### [Short problem]
Restate word for word the lines of the data below, from the first through the one that has "of the light".
((
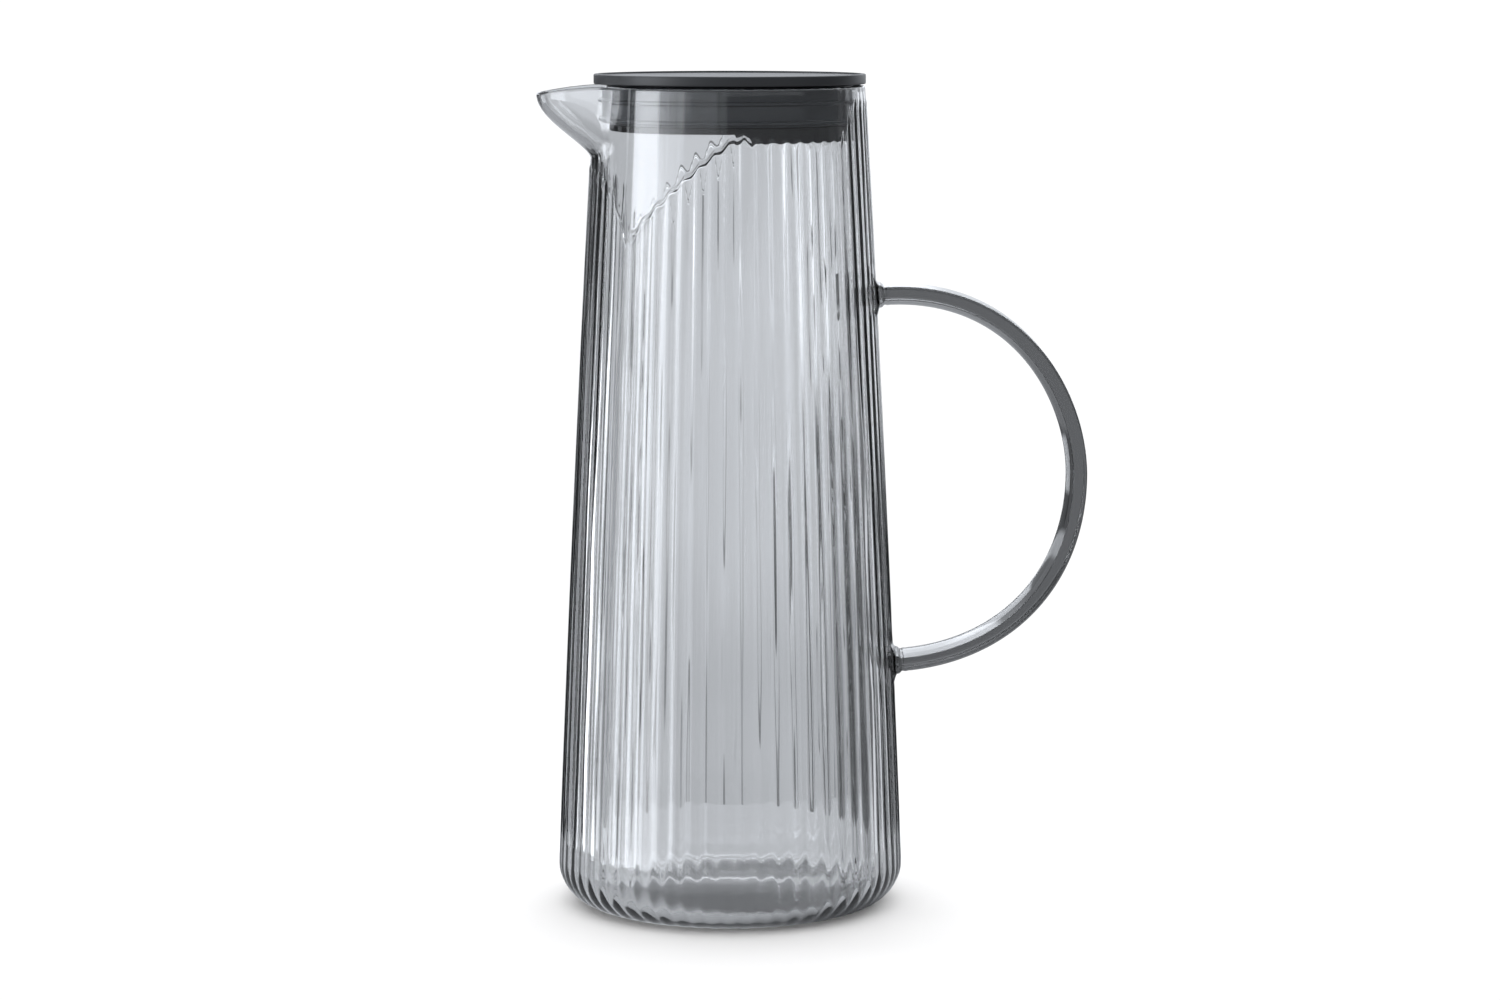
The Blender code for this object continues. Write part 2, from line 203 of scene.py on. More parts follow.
def smoked_glass(name, density):
    """Clear at the surface, and darker with every millimetre that the light crosses."""
    material, tree, output = new_material(name)
    shader = add_node(
        tree,
        "ShaderNodeBsdfPrincipled",
        {
            "Base Color": colour("#FFFFFF"),
            "Roughness": 0.0,
            "IOR": GLASS_IOR,
            "Transmission Weight": 1.0,
        },
    )
    absorb = add_node(
        tree,
        "ShaderNodeVolumeAbsorption",
        {"Color": colour(GLASS_TINT), "Density": density},
    )
    tree.links.new(shader.outputs["BSDF"], output.inputs["Surface"])
    tree.links.new(absorb.outputs["Volume"], output.inputs["Volume"])
    return material


glass = smoked_glass("smoked borosilicate glass, blown", GLASS_DENSITY)
# The handle takes the same glass with more absorption: painted shade that darkens it
shaded_handle_glass = smoked_glass("smoked borosilicate glass, handle, painted darker", HANDLE_SHADED_DENSITY)
for part, density in (("body", GLASS_DENSITY), ("handle", HANDLE_SHADED_DENSITY)):
    left = math.exp(-density * (1 - colour(GLASS_TINT)[0]) * 10 * MM)
    print(f"glass of the {part}: {left:.0%} of the light is left after 10 mm")

# %% [markdown]
# ## The glass body
#
# A gob of glass is blown into a mould with 60 upright grooves, so the outside has 60 round
# ribs and the inside stays smooth. While the rim is still soft it is heated again and the
# spout is pulled out. The heat melts the ribs away round the spout, and they end in points.
#
# We could model one rib and array it, but the spout changes every rib round it. A formula in
# angle and height is simpler: a cone, less the ribs, plus the spout.

# %% Sizes of the glass body
body_low, body_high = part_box("glass_body")
BODY_RADIUS = body_high.y
RIM_HEIGHT = body_high.z
RIM_RADIUS = 42.1 * MM
BARREL_BULGE = 0.55 * MM  # how far the wall swells past a straight cone
BASE_CORNER = 12.5 * MM
GLASS_WALL = 2.2 * MM  # from the top of a rib to the smooth inside
FLOOR_THICKNESS = 3.4 * MM
FLOOR_CORNER = 10.0 * MM
PUSH_UP = 2.4 * MM  # the floor is pushed up by this much in the middle, so it stands on a ring
PUSH_UP_RADIUS = 34.0 * MM
# Waves of a mould-blown wall: how many go round, how many go up a metre, and their height
WAVES = ((5, 6, 0.09 * MM), (8, -11, 0.05 * MM), (13, 15, 0.03 * MM), (21, -7, 0.014 * MM))

SPOUT_REACH = 17.9 * MM  # past the circle of the rim
SPOUT_DEPTH = 22.0 * MM  # from the rim down to the throat
SPOUT_HALF_ANGLE = math.radians(23.0)
SPOUT_DROP = 2.2 * MM  # the tip lies this far below the rim
SPOUT_FLOOR_RISE = 0.8 * MM
SPOUT_CURVE = 1.3  # power of the sine that bends its underside
SPOUT_WALL_SHARE = 0.6  # pulling draws the glass out thinner
print(f"body: {2000 * BODY_RADIUS:.1f} mm across, {1000 * RIM_HEIGHT:.1f} mm to the rim")


# %% The wall and the spout as formulas
def from_spout(angle):
    """How far round from the spout, either way. The spout points along -X."""
    return np.abs((angle % TURN) - math.pi)


def wall_radius(height):
    """A straight cone from base to rim, and a parabola that swells it by the bulge halfway."""
    share = (height - BASE_CORNER) / (RIM_HEIGHT - BASE_CORNER)
    cone = BODY_RADIUS + (RIM_RADIUS - BODY_RADIUS) * share
    return cone + 4 * BARREL_BULGE * share * (1 - share)


def spout_share(angle):
    """A bell round the spout's direction, flat in the middle, as its power is three."""
    return np.exp(-((from_spout(angle) / SPOUT_HALF_ANGLE) ** 3))


def rim_height(angle):
    """The rim dips at the spout, by the square of the bell."""
    return RIM_HEIGHT - SPOUT_DROP * spout_share(angle) ** 2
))
### [Exercise output]
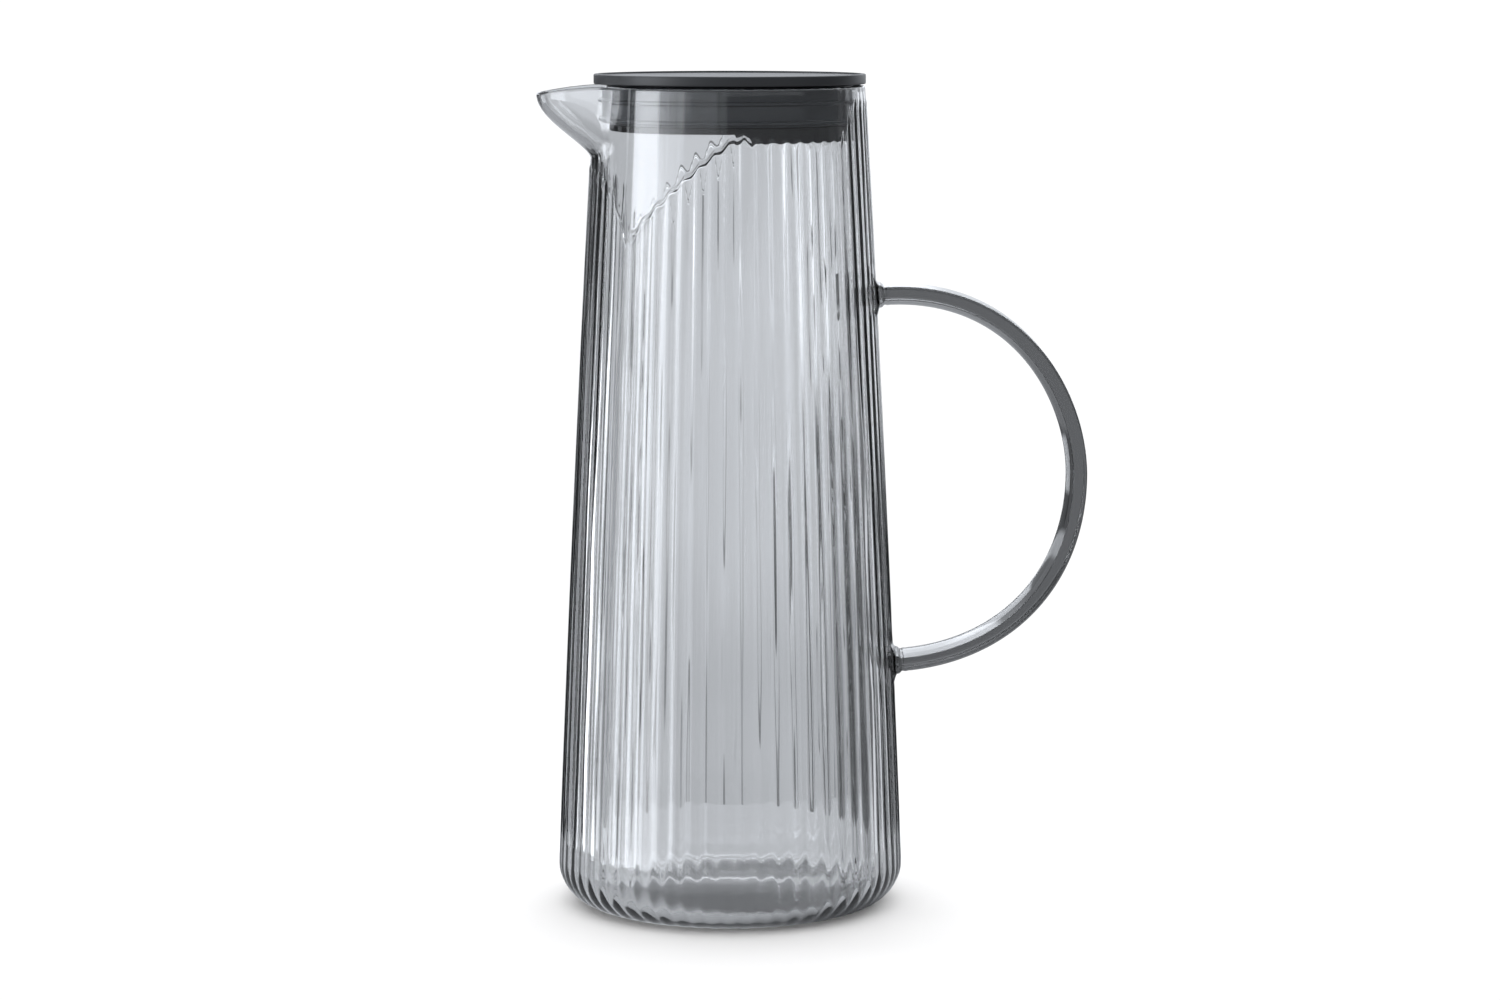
The Blender code for this object continues. Write part 2, from line 203 of scene.py on. More parts follow.
def smoked_glass(name, density):
    """Clear at the surface, and darker with every millimetre that the light crosses."""
    material, tree, output = new_material(name)
    shader = add_node(
        tree,
        "ShaderNodeBsdfPrincipled",
        {
            "Base Color": colour("#FFFFFF"),
            "Roughness": 0.0,
            "IOR": GLASS_IOR,
            "Transmission Weight": 1.0,
        },
    )
    absorb = add_node(
        tree,
        "ShaderNodeVolumeAbsorption",
        {"Color": colour(GLASS_TINT), "Density": density},
    )
    tree.links.new(shader.outputs["BSDF"], output.inputs["Surface"])
    tree.links.new(absorb.outputs["Volume"], output.inputs["Volume"])
    return material


glass = smoked_glass("smoked borosilicate glass, blown", GLASS_DENSITY)
# The handle takes the same glass with more absorption: painted shade that darkens it
shaded_handle_glass = smoked_glass("smoked borosilicate glass, handle, painted darker", HANDLE_SHADED_DENSITY)
for part, density in (("body", GLASS_DENSITY), ("handle", HANDLE_SHADED_DENSITY)):
    left = math.exp(-density * (1 - colour(GLASS_TINT)[0]) * 10 * MM)
    print(f"glass of the {part}: {left:.0%} of the light is left after 10 mm")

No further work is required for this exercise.